So if we’re going to have an extremely robust, almost maniac level of activity, and then you have the backdrop of the pressure pumping market, wells aren’t getting shorter and stage density is not getting less, and our customers aren’t not going to pump less sand per stage. We were up 22% or so sequentially in pumps per stage.
That’s going to continue, maybe slow down a bit. So that plus the continued absorption of new technology, I don’t want to say that it’s going to be easy, it’s not, nothing yes, but I’m very confident that we’ll deliver on that number..
Maniac levels of activity is always nice to hear, as long as I’m not the one who has to manage them. So that’s good..
It goes for me too..
And Latin America, both Brazil and Mexico, we all know they’re going to recover. You’ve got the – you won the drilling contract in Brazil and Mexico is getting better.
Can you just discuss a little bit the potential magnitude, because I think we’re probably going to need help from Latin America in 2015? Can you talk about kind of the magnitude of what you expect to see there over the next year?.
That’s a good point when you say a good help – some help because I agree with you. The first thing I’d say is we’re not projecting a lot of activity in the market growth in ‘15 for Mexico, and our successes so far, and I credit our team, have been some pretty substantial share gains offshore on the drilling and completion side.
I think that will continue, and then our projects up in the North have been quite well received both by PEMEX and in terms of the bottom line. So Mexico is looking good, but I wouldn’t say market-wise, we are going to see a lot of help.
And in Brazil, you’re right in referencing the share gain on the drilling contract, but internally the drilling contract, it’s been recast, if you will. We maintain a large stimulation vessel position. That’s been recast. Certainly, the wireline tender has been tendered and announced, but again the commercial terms are more supportive.
But in neither of those, do we expect them to touch Q4. It will be more of a Q1 activity boost for us, and then again the commercial terms are more attractive.

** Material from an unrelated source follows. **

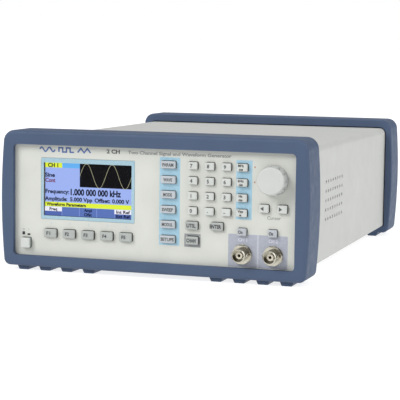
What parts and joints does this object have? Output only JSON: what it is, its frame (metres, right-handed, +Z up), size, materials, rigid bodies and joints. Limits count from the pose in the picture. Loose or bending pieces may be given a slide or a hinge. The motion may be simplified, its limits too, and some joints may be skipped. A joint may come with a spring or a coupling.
{
  "type": "function generator",
  "caption": "Bench function generator: wide low metal case between two moulded bumpers, with a colour display, push keys, a tuning knob and coaxial outputs on its front.",
  "frame": {"origin": "on the surface the feet stand on, below the middle of the bounding box", "axes": "+Z up; the control panel faces -Y, so +Y runs to the rear; +X is to the right of a person facing the control panel"},
  "size_m": [0.2306, 0.333, 0.1019],
  "materials": {
    "bumper_rubber": "satin moulded",
    "cover_paint": "fine texture",
    "zinc_sheet": "zinc plated",
    "panel_plastic": "fine matt",
    "rear_paint": "fine texture",
    "window_lens": "clear",
    "display_screen": "glossy screen",
    "board_green": "solder mask",
    "nickel": "bright nickel",
    "steel": "plated",
    "knob_plastic": "satin",
    "insulator_white": "waxy white",
    "gold_contact": "gold plated",
    "black_plastic": "satin black",
    "brass": "turned",
    "ribbon_grey": "flexible",
    "key_light": "satin keycap",
    "key_grey": "satin keycap"
  },
  "bodies": {
    "chassis": {"front_bumper": "bumper_rubber", "rear_bumper": "bumper_rubber", "top_cover": "cover_paint", "chassis_tray": "zinc_sheet", "front_panel": "panel_plastic", "rear_panel": "rear_paint", "display_window": "window_lens", "display_module": "display_screen", "keypad_board": "board_green", "encoder_body": "nickel", "bnc_shells": "nickel", "bnc_insulators": "insulator_white", "bnc_contacts": "gold_contact", "panel_nuts": "nickel", "mains_inlet": "black_plastic", "mains_pins": "nickel", "fan_frame": "black_plastic", "main_board": "board_green", "power_supply": "board_green", "board_standoffs": "brass", "ribbon_cable": "ribbon_grey", "chassis_screws": "steel"},
    "key_power": {"key_power": "key_light"},
    "key_f1": {"key_f1": "key_grey"},
    "key_f2": {"key_f2": "key_grey"},
    "key_f3": {"key_f3": "key_grey"},
    "key_f4": {"key_f4": "key_grey"},
    "key_f5": {"key_f5": "key_grey"},
    "key_param": {"key_param": "key_light"},
    "key_wave": {"key_wave": "key_light"},
    "key_mode": {"key_mode": "key_light"},
    "key_sweep": {"key_sweep": "key_light"},
    "key_modulation": {"key_modulation": "key_light"},
    "key_setups": {"key_setups": "key_light"},
    "key_digit_0": {"key_digit_0": "key_light"},
    "key_digit_1": {"key_digit_1": "key_light"},
    "key_digit_2": {"key_digit_2": "key_light"},
    "key_digit_3": {"key_digit_3": "key_light"},
    "key_digit_4": {"key_digit_4": "key_light"},
    "key_digit_5": {"key_digit_5": "key_light"},
    "key_digit_6": {"key_digit_6": "key_light"},
    "key_digit_7": {"key_digit_7": "key_light"},
    "key_digit_8": {"key_digit_8": "key_light"},
    "key_digit_9": {"key_digit_9": "key_light"},
    "key_point": {"key_point": "key_light"},
    "key_sign": {"key_sign": "key_light"},
    "key_unit_1": {"key_unit_1": "key_light"},
    "key_unit_2": {"key_unit_2": "key_light"},
    "key_unit_3": {"key_unit_3": "key_light"},
    "key_unit_4": {"key_unit_4": "key_light"},
    "key_utility": {"key_utility": "key_grey"},
    "key_enter": {"key_enter": "key_grey"},
    "key_channel": {"key_channel": "key_grey"},
    "key_cursor_left": {"key_cursor_left": "key_light"},
    "key_cursor_right": {"key_cursor_right": "key_light"},
    "key_output_1": {"key_output_1": "key_light"},
    "key_output_2": {"key_output_2": "key_light"},
    "tuning_knob": {"tuning_knob": "knob_plastic", "encoder_shaft": "steel"},
    "fan_rotor": {"fan_rotor": "black_plastic"}
  },
  "joints": [
    {"name": "key_power_press", "type": "slide", "parent": "chassis", "child": "key_power", "axis": [0, 1, 0], "range_m": [0, 0.0025], "stiffness_N_per_m": 800},
    {"name": "key_f1_press", "type": "slide", "parent": "chassis", "child": "key_f1", "axis": [0, 1, 0], "range_m": [0, 0.0012], "stiffness_N_per_m": 800},
    {"name": "key_f2_press", "type": "slide", "parent": "chassis", "child": "key_f2", "axis": [0, 1, 0], "range_m": [0, 0.0012], "stiffness_N_per_m": 800},
    {"name": "key_f3_press", "type": "slide", "parent": "chassis", "child": "key_f3", "axis": [0, 1, 0], "range_m": [0, 0.0012], "stiffness_N_per_m": 800},
    {"name": "key_f4_press", "type": "slide", "parent": "chassis", "child": "key_f4", "axis": [0, 1, 0], "range_m": [0, 0.0012], "stiffness_N_per_m": 800},
    {"name": "key_f5_press", "type": "slide", "parent": "chassis", "child": "key_f5", "axis": [0, 1, 0], "range_m": [0, 0.0012], "stiffness_N_per_m": 800},
    {"name": "key_param_press", "type": "slide", "parent": "chassis", "child": "key_param", "axis": [0, 1, 0], "range_m": [0, 0.0012], "stiffness_N_per_m": 800},
    {"name": "key_wave_press", "type": "slide", "parent": "chassis", "child": "key_wave", "axis": [0, 1, 0], "range_m": [0, 0.0012], "stiffness_N_per_m": 800},
    {"name": "key_mode_press", "type": "slide", "parent": "chassis", "child": "key_mode", "axis": [0, 1, 0], "range_m": [0, 0.0012], "stiffness_N_per_m": 800},
    {"name": "key_sweep_press", "type": "slide", "parent": "chassis", "child": "key_sweep", "axis": [0, 1, 0], "range_m": [0, 0.0012], "stiffness_N_per_m": 800},
    {"name": "key_modulation_press", "type": "slide", "parent": "chassis", "child": "key_modulation", "axis": [0, 1, 0], "range_m": [0, 0.0012], "stiffness_N_per_m": 800},
    {"name": "key_setups_press", "type": "slide", "parent": "chassis", "child": "key_setups", "axis": [0, 1, 0], "range_m": [0, 0.0012], "stiffness_N_per_m": 800},
    {"name": "key_digit_0_press", "type": "slide", "parent": "chassis", "child": "key_digit_0", "axis": [0, 1, 0], "range_m": [0, 0.0012], "stiffness_N_per_m": 800},
    {"name": "key_digit_1_press", "type": "slide", "parent": "chassis", "child": "key_digit_1", "axis": [0, 1, 0], "range_m": [0, 0.0012], "stiffness_N_per_m": 800},
    {"name": "key_digit_2_press", "type": "slide", "parent": "chassis", "child": "key_digit_2", "axis": [0, 1, 0], "range_m": [0, 0.0012], "stiffness_N_per_m": 800},
    {"name": "key_digit_3_press", "type": "slide", "parent": "chassis", "child": "key_digit_3", "axis": [0, 1, 0], "range_m": [0, 0.0012], "stiffness_N_per_m": 800},
    {"name": "key_digit_4_press", "type": "slide", "parent": "chassis", "child": "key_digit_4", "axis": [0, 1, 0], "range_m": [0, 0.0012], "stiffness_N_per_m": 800},
    {"name": "key_digit_5_press", "type": "slide", "parent": "chassis", "child": "key_digit_5", "axis": [0, 1, 0], "range_m": [0, 0.0012], "stiffness_N_per_m": 800},
    {"name": "key_digit_6_press", "type": "slide", "parent": "chassis", "child": "key_digit_6", "axis": [0, 1, 0], "range_m": [0, 0.0012], "stiffness_N_per_m": 800},
    {"name": "key_digit_7_press", "type": "slide", "parent": "chassis", "child": "key_digit_7", "axis": [0, 1, 0], "range_m": [0, 0.0012], "stiffness_N_per_m": 800},
    {"name": "key_digit_8_press", "type": "slide", "parent": "chassis", "child": "key_digit_8", "axis": [0, 1, 0], "range_m": [0, 0.0012], "stiffness_N_per_m": 800},
    {"name": "key_digit_9_press", "type": "slide", "parent": "chassis", "child": "key_digit_9", "axis": [0, 1, 0], "range_m": [0, 0.0012], "stiffness_N_per_m": 800},
    {"name": "key_point_press", "type": "slide", "parent": "chassis", "child": "key_point", "axis": [0, 1, 0], "range_m": [0, 0.0012], "stiffness_N_per_m": 800},
    {"name": "key_sign_press", "type": "slide", "parent": "chassis", "child": "key_sign", "axis": [0, 1, 0], "range_m": [0, 0.0012], "stiffness_N_per_m": 800},
    {"name": "key_unit_1_press", "type": "slide", "parent": "chassis", "child": "key_unit_1", "axis": [0, 1, 0], "range_m": [0, 0.0012], "stiffness_N_per_m": 800},
    {"name": "key_unit_2_press", "type": "slide", "parent": "chassis", "child": "key_unit_2", "axis": [0, 1, 0], "range_m": [0, 0.0012], "stiffness_N_per_m": 800},
    {"name": "key_unit_3_press", "type": "slide", "parent": "chassis", "child": "key_unit_3", "axis": [0, 1, 0], "range_m": [0, 0.0012], "stiffness_N_per_m": 800},
    {"name": "key_unit_4_press", "type": "slide", "parent": "chassis", "child": "key_unit_4", "axis": [0, 1, 0], "range_m": [0, 0.0012], "stiffness_N_per_m": 800},
    {"name": "key_utility_press", "type": "slide", "parent": "chassis", "child": "key_utility", "axis": [0, 1, 0], "range_m": [0, 0.0012], "stiffness_N_per_m": 800},
    {"name": "key_enter_press", "type": "slide", "parent": "chassis", "child": "key_enter", "axis": [0, 1, 0], "range_m": [0, 0.0012], "stiffness_N_per_m": 800},
    {"name": "key_channel_press", "type": "slide", "parent": "chassis", "child": "key_channel", "axis": [0, 1, 0], "range_m": [0, 0.0012], "stiffness_N_per_m": 800},
    {"name": "key_cursor_left_press", "type": "slide", "parent": "chassis", "child": "key_cursor_left", "axis": [0, 1, 0], "range_m": [0, 0.0012], "stiffness_N_per_m": 800},
    {"name": "key_cursor_right_press", "type": "slide", "parent": "chassis", "child": "key_cursor_right", "axis": [0, 1, 0], "range_m": [0, 0.0012], "stiffness_N_per_m": 800},
    {"name": "key_output_1_press", "type": "slide", "parent": "chassis", "child": "key_output_1", "axis": [0, 1, 0], "range_m": [0, 0.0012], "stiffness_N_per_m": 800},
    {"name": "key_output_2_press", "type": "slide", "parent": "chassis", "child": "key_output_2", "axis": [0, 1, 0], "range_m": [0, 0.0012], "stiffness_N_per_m": 800},
    {"name": "tuning_knob_turn", "type": "hinge", "parent": "chassis", "child": "tuning_knob", "pos_m": [0.0888, -0.16, 0.0729], "axis": [0, 1, 0], "continuous": true},
    {"name": "fan_spin", "type": "hinge", "parent": "chassis", "child": "fan_rotor", "pos_m": [0.062, 0.15, 0.0515], "axis": [0, 1, 0], "continuous": true}
  ]
}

But I’d say Brazil, through the end of ‘15 and certainly into ’16, the discussions we’re having with our clients there is that they are going to reinvigorate on the exploration side far more than they have been over the last couple of years [technical difficulty]..
Okay. Martin, thank you very much. Peter, all the best. I still think we need to build that hotel though out by Baker’s R&D facilities..
I’m in..
Thank you. And our next question comes from Angie Sedita from UBS. Please go ahead..
Martin, going to your comments in the prepared remarks, you said that you currently have no idle equipment in pressure pumping in North America, and then your comments on the commercial terms.
First, on the idle equipment, does that imply that you've unstacked all of your cold stacked equipment, or just what's in the field is all up and operating? And then, on the commercial terms, have you had any success in net price gains or more cost recovery driven?.
That’s a good question, Angie.
I would say that we have no -- we activated a fleet in the third quarter and we have no hot-stacked equipment left, and pretty much this quarter we’ll empty any of the cold stack, okay? So there is nothing that can be put back into operations that won’t be a newbuild certainly by the end of this fourth quarter, and could you repeat your pricing question, you cut out on --?.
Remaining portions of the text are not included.